Far from establishing – or even debating – a specific level to which to reduce inequality, politicians continue to allow it to rise. This will change only when policymakers treat inequality more like GDP growth, health care, or climate-change mitigation: as the subject of serious debate and concrete action.

AMSTERDAM – Everyone, it seems, is talking about inequality. Media outlets publish article after article on the topic. Politicians include it in their speeches and platforms. Yet, even though economists like Thomas Piketty and Joseph E. Stiglitz have proved, through meticulous research, the causal link between inequality and policy choices, politicians have yet to establish what level of inequality they consider ideal.

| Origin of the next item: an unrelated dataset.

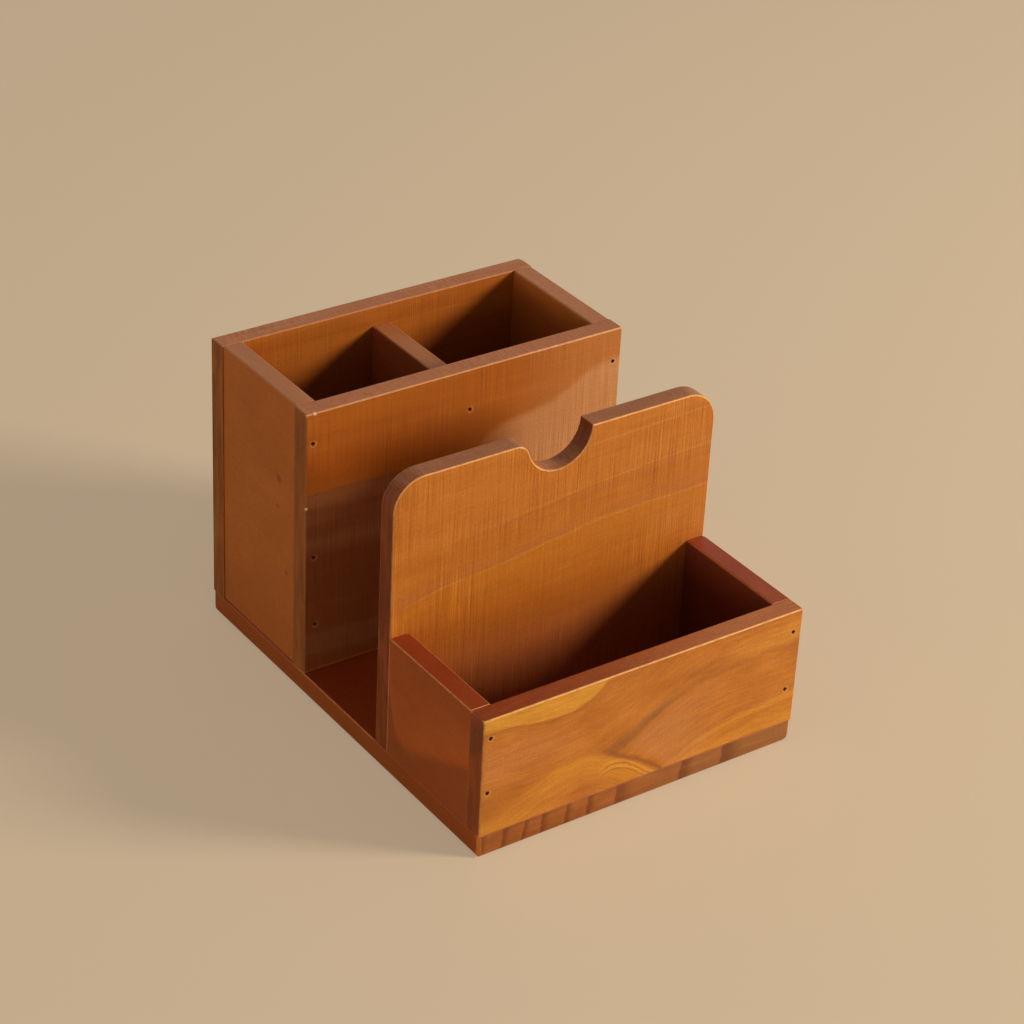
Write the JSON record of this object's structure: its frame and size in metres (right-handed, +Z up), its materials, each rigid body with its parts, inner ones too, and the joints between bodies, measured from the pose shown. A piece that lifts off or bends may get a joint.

Eliminating inequality, after all, is not the point. Too much inequality impedes social mobility, thereby potentially stoking political instability; as Stiglitz has often pointed out, it also tends to lead to weaker economic performance. Yet some amount of inequality is vital to create appropriate incentives, support competition, and provide reasonable rewards. That is why it is important to define what level of inequality is fair, and work actively to achieve it.

Whatever that level is, it seems clear it is lower than the actual level of inequality in much of the world today. Yet, far from establishing – or even debating – a specific target level to which to reduce inequality, politicians continue to allow it to rise. This will change only when policymakers treat inequality more like GDP growth, health care, or climate-change mitigation: as the subject of serious debate and concrete action.